Every record here should be printed again exactly.

--- ITEMS ---

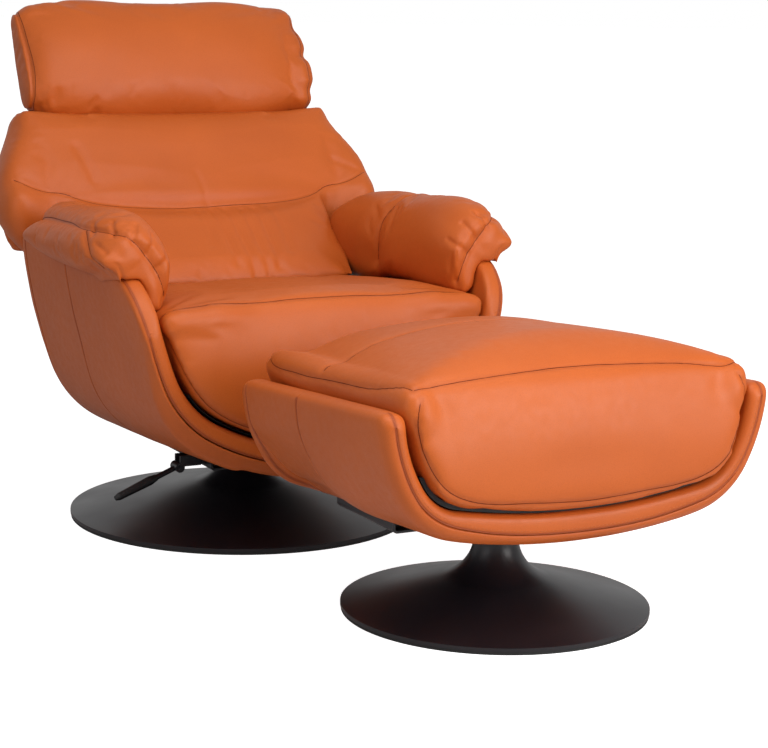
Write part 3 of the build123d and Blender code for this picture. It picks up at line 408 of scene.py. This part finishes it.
def wrapGrid(columns, rows, place):
    # a grid whose points go where place(column, row) says, in mm; points that meet are welded
    grid = bmesh.new()
    bmesh.ops.create_grid(grid, x_segments=columns - 1, y_segments=rows - 1, size=1)
    for vert in grid.verts:
        column = round((vert.co.x + 1) / 2 * (columns - 1))
        row = round((vert.co.y + 1) / 2 * (rows - 1))
        vert.co = Vector(place(column, row)) * mm
    bmesh.ops.remove_doubles(grid, verts=grid.verts, dist=0.03 * mm)
    bmesh.ops.recalc_face_normals(grid, faces=grid.faces)
    return grid


def bakeModifiers(piece):
    graph = bpy.context.evaluated_depsgraph_get()
    shown = bpy.data.meshes.new_from_object(piece.evaluated_get(graph), depsgraph=graph)
    piece.modifiers.clear()
    old = piece.data
    piece.data = shown
    bpy.data.meshes.remove(old)
    shown.shade_smooth()


def addModifier(piece, kind, **settings):
    modifier = piece.modifiers.new(kind.lower(), kind)
    for label, value in settings.items():
        setattr(modifier, label, value)


def mirrored(half):
    # a line from its left end to the middle, carried on to the right
    return half + [(-x, y, z) for x, y, z in half[-2::-1]]


def smoothLine(points):
    # places about one step apart on a smooth line through the given points, in mm
    step = 2.0
    spots = [Vector(p) for p in points]
    count = len(spots)
    line = []
    for i in range(count - 1):
        start, end = spots[i], spots[i + 1]
        before = spots[i - 1] if i else start * 2 - end
        after = spots[i + 2] if i + 2 < count else end * 2 - start
        parts = max(2, round((end - start).length / step))
        for k in range(parts):
            t = k / parts
            square = (2 * before - 5 * start + 4 * end - after) * t * t
            cube = (3 * start - before - 3 * end + after) * t ** 3
            line.append(0.5 * ((2 * start) + (end - before) * t + square + cube))
    line.append(spots[-1])
    return line


def ontoSurface(piece, line, rounds=8):
    # a smooth line on a mesh near the given one: places in metres, with the surface's directions
    shape = bmesh.new()
    shape.from_mesh(piece.data)
    tree = BVHTree.FromBMesh(shape)
    coarse = [p * mm for p in line[:-1:4]] + [line[-1] * mm]
    for _ in range(rounds):
        coarse = [tree.find_nearest(p)[0] for p in coarse]
        for _ in range(2):
            middle = [(a + b * 2 + c) / 4 for a, b, c in zip(coarse, coarse[1:], coarse[2:])]
            coarse = coarse[:1] + middle + coarse[-1:]
    found = [tree.find_nearest(p * mm) for p in smoothLine([p / mm for p in coarse])]
    shape.free()
    return [(spot, direction) for spot, direction, *_ in found]


def lineTree(lines):
    # finds the place on the lines that is nearest to a point
    spots = [p for line in lines for p in line]
    tree = kdtree.KDTree(len(spots))
    for i, p in enumerate(spots):
        tree.insert(p, i)
    tree.balance()
    return tree


def seamTube(name, finish, track, sink):
    # thin cord laid in a seam; track holds places in metres and directions
    sides, radius = 6, 0.8
    spots = [place - direction * sink * mm for place, direction in track]
    last = len(spots) - 1

    def place(column, row):
        here, out = spots[row], track[row][1]
        along = (spots[min(row + 1, last)] - spots[max(row - 1, 0)]).normalized()
        side = along.cross(out).normalized()
        turn = 2 * pi * column / sides
        grow = radius if 0 < row < last else radius * 0.05
        return (here / mm) + (side * cos(turn) + side.cross(along) * sin(turn)) * grow

    return newPiece(name, wrapGrid(sides + 1, len(spots), place), finish)


def finer(track):
    # more places along a track, for short stitches
    parts = 6
    out = []
    for (a, da), (b, db) in zip(track, track[1:]):
        out += [(a.lerp(b, k / parts), da.lerp(db, k / parts).normalized()) for k in range(parts)]
    return out


def stitchRow(name, finish, track, length, gap, radius, lift):
    # separate stitches along a track of places in metres and directions
    row = bmesh.new()
    travelled, target = 0.0, length * 0.5
    for (here, out), (after, _) in zip(track, track[1:]):
        span = (after - here).length / mm
        travelled += span
        if travelled < target or span == 0:
            continue
        target += length + gap
        along = (after - here).normalized()
        side = along.cross(out).normalized()
        turn = Matrix((side, along, out)).transposed().to_4x4()
        shape = Matrix.Diagonal((radius * mm, length / 2 * mm, radius * mm, 1))
        place = Matrix.Translation(here + out * lift * mm) @ turn @ shape
        bmesh.ops.create_icosphere(row, subdivisions=1, radius=1.0, matrix=place)
    return newPiece(name, row, finish)


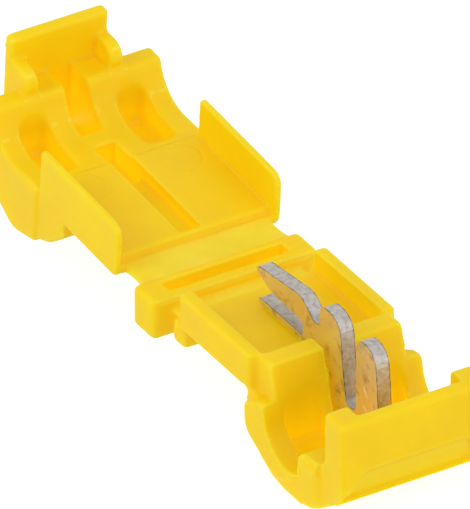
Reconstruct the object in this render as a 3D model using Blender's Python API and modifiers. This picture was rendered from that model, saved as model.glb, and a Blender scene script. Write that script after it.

---

## OUTPUT OF THE TASK
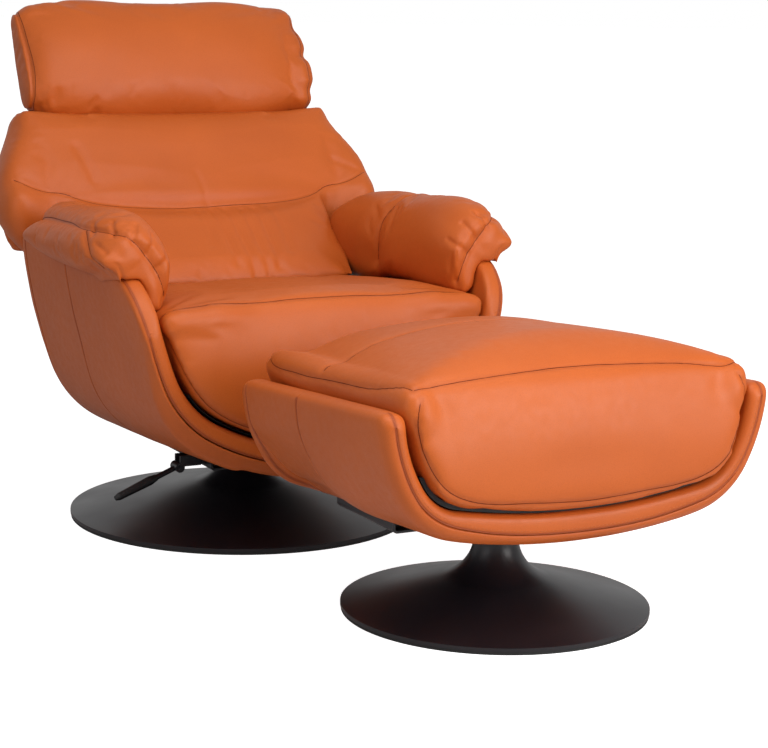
Write part 3 of the build123d and Blender code for this picture. It picks up at line 408 of scene.py. This part finishes it.
def wrapGrid(columns, rows, place):
    # a grid whose points go where place(column, row) says, in mm; points that meet are welded
    grid = bmesh.new()
    bmesh.ops.create_grid(grid, x_segments=columns - 1, y_segments=rows - 1, size=1)
    for vert in grid.verts:
        column = round((vert.co.x + 1) / 2 * (columns - 1))
        row = round((vert.co.y + 1) / 2 * (rows - 1))
        vert.co = Vector(place(column, row)) * mm
    bmesh.ops.remove_doubles(grid, verts=grid.verts, dist=0.03 * mm)
    bmesh.ops.recalc_face_normals(grid, faces=grid.faces)
    return grid


def bakeModifiers(piece):
    graph = bpy.context.evaluated_depsgraph_get()
    shown = bpy.data.meshes.new_from_object(piece.evaluated_get(graph), depsgraph=graph)
    piece.modifiers.clear()
    old = piece.data
    piece.data = shown
    bpy.data.meshes.remove(old)
    shown.shade_smooth()


def addModifier(piece, kind, **settings):
    modifier = piece.modifiers.new(kind.lower(), kind)
    for label, value in settings.items():
        setattr(modifier, label, value)


def mirrored(half):
    # a line from its left end to the middle, carried on to the right
    return half + [(-x, y, z) for x, y, z in half[-2::-1]]


def smoothLine(points):
    # places about one step apart on a smooth line through the given points, in mm
    step = 2.0
    spots = [Vector(p) for p in points]
    count = len(spots)
    line = []
    for i in range(count - 1):
        start, end = spots[i], spots[i + 1]
        before = spots[i - 1] if i else start * 2 - end
        after = spots[i + 2] if i + 2 < count else end * 2 - start
        parts = max(2, round((end - start).length / step))
        for k in range(parts):
            t = k / parts
            square = (2 * before - 5 * start + 4 * end - after) * t * t
            cube = (3 * start - before - 3 * end + after) * t ** 3
            line.append(0.5 * ((2 * start) + (end - before) * t + square + cube))
    line.append(spots[-1])
    return line


def ontoSurface(piece, line, rounds=8):
    # a smooth line on a mesh near the given one: places in metres, with the surface's directions
    shape = bmesh.new()
    shape.from_mesh(piece.data)
    tree = BVHTree.FromBMesh(shape)
    coarse = [p * mm for p in line[:-1:4]] + [line[-1] * mm]
    for _ in range(rounds):
        coarse = [tree.find_nearest(p)[0] for p in coarse]
        for _ in range(2):
            middle = [(a + b * 2 + c) / 4 for a, b, c in zip(coarse, coarse[1:], coarse[2:])]
            coarse = coarse[:1] + middle + coarse[-1:]
    found = [tree.find_nearest(p * mm) for p in smoothLine([p / mm for p in coarse])]
    shape.free()
    return [(spot, direction) for spot, direction, *_ in found]


def lineTree(lines):
    # finds the place on the lines that is nearest to a point
    spots = [p for line in lines for p in line]
    tree = kdtree.KDTree(len(spots))
    for i, p in enumerate(spots):
        tree.insert(p, i)
    tree.balance()
    return tree


def seamTube(name, finish, track, sink):
    # thin cord laid in a seam; track holds places in metres and directions
    sides, radius = 6, 0.8
    spots = [place - direction * sink * mm for place, direction in track]
    last = len(spots) - 1

    def place(column, row):
        here, out = spots[row], track[row][1]
        along = (spots[min(row + 1, last)] - spots[max(row - 1, 0)]).normalized()
        side = along.cross(out).normalized()
        turn = 2 * pi * column / sides
        grow = radius if 0 < row < last else radius * 0.05
        return (here / mm) + (side * cos(turn) + side.cross(along) * sin(turn)) * grow

    return newPiece(name, wrapGrid(sides + 1, len(spots), place), finish)


def finer(track):
    # more places along a track, for short stitches
    parts = 6
    out = []
    for (a, da), (b, db) in zip(track, track[1:]):
        out += [(a.lerp(b, k / parts), da.lerp(db, k / parts).normalized()) for k in range(parts)]
    return out


def stitchRow(name, finish, track, length, gap, radius, lift):
    # separate stitches along a track of places in metres and directions
    row = bmesh.new()
    travelled, target = 0.0, length * 0.5
    for (here, out), (after, _) in zip(track, track[1:]):
        span = (after - here).length / mm
        travelled += span
        if travelled < target or span == 0:
            continue
        target += length + gap
        along = (after - here).normalized()
        side = along.cross(out).normalized()
        turn = Matrix((side, along, out)).transposed().to_4x4()
        shape = Matrix.Diagonal((radius * mm, length / 2 * mm, radius * mm, 1))
        place = Matrix.Translation(here + out * lift * mm) @ turn @ shape
        bmesh.ops.create_icosphere(row, subdivisions=1, radius=1.0, matrix=place)
    return newPiece(name, row, finish)


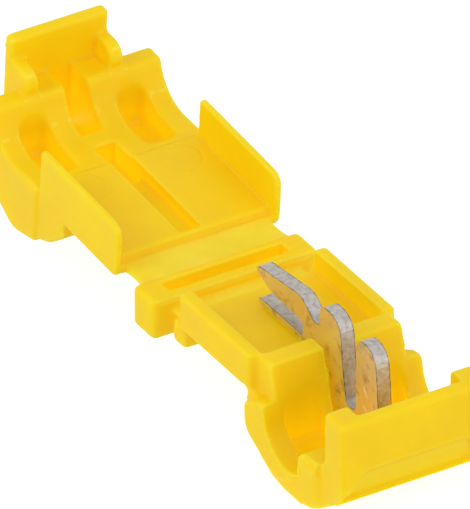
Reconstruct the object in this render as a 3D model using Blender's Python API and modifiers. This picture was rendered from that model, saved as model.glb, and a Blender scene script. Write that script after it.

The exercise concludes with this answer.